BUG: Byte like object is expected not a dict error
andreamoro opened this issue · 0 comments
andreamoro commented
Have been trying to read a bunch of texts lines from a txt file and use the the text_to_word_sequence unsuccessfully using a Colab (which runs the text prepocessing 1.1.0)
from keras.preprocessing.text import Tokenizer
lines_dataset = tf.data.TextLineDataset(CSV_PATH)
k_vocabulary_set = set()
for text_tensor in lines_dataset:
print(text_tensor)
print(type(text_tensor.numpy()))
print(keras.preprocessing.text.text_to_word_sequence(text_tensor.numpy()))
print()
break
Output
tf.Tensor(b'free game', shape=(), dtype=string)
<class 'bytes'>
---------------------------------------------------------------------------
TypeError Traceback (most recent call last)
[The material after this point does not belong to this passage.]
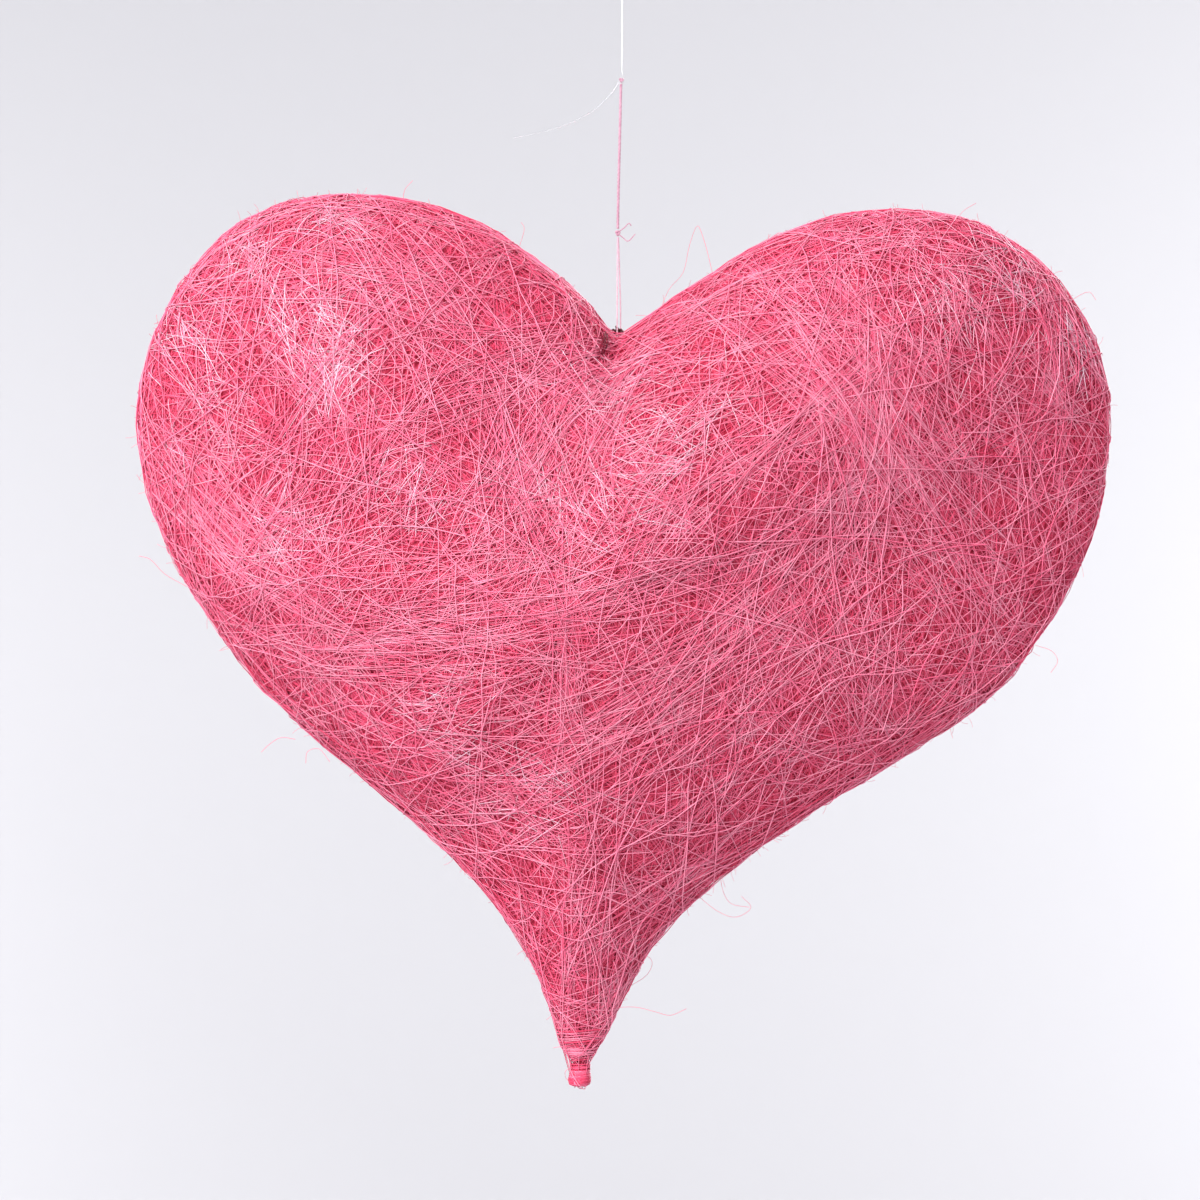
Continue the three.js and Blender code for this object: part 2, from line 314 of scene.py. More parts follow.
# Knots, each an overhand knot drawn tight, with its tails
threadKnot = {
    "centre": (-1.15, 0, -85.8),
    "size": (0.62, 0.55, 0.72),
    "tails": [
        [(-1.15, -0.3, -85.6), (0.9, -0.5, -84.2), (2.3, -0.7, -82.9), (3.0, -0.5, -83.6)],
        [(-1.15, -0.3, -86.0), (0.5, -0.4, -87.3), (1.95, -0.8, -88.4), (4.25, -1.0, -86.2)],
    ],
    "tailDiameter": 0.42,
    "tailPitch": 1.4,
    "rings": [{"radius": 0.3, "turned": 0.0}, {"radius": 0.26, "turned": 1.2}],
}
lineKnot = {"centre": (0, 0, -38.6), "size": (0.5, 0.5, 0.78), "threadSize": (0.58, 0.58, 0.5),
            "radius": 0.2, "threadRadius": 0.3, "rings": [0.9, 2.3]}
loopKnot = {"centre": (0, 0, -6.2), "size": (0.42, 0.42, 0.6), "radius": 0.17}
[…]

<ipython-input-71-04ae0d1bc4ad> in <module>()
6 print(text_tensor)
7 print(type(text_tensor.numpy()))
----> 8 print(keras.preprocessing.text.text_to_word_sequence(text_tensor.numpy()))
9 print()
10
/usr/local/lib/python3.6/dist-packages/keras_preprocessing/text.py in text_to_word_sequence(text, filters, lower, split)
56 text = text.replace(c, split)
57 else:
---> 58 translate_dict = {c: split for c in filters}
59 translate_map = maketrans(translate_dict)
60 text = text.translate(translate_map)
TypeError: a bytes-like object is required, not 'dict'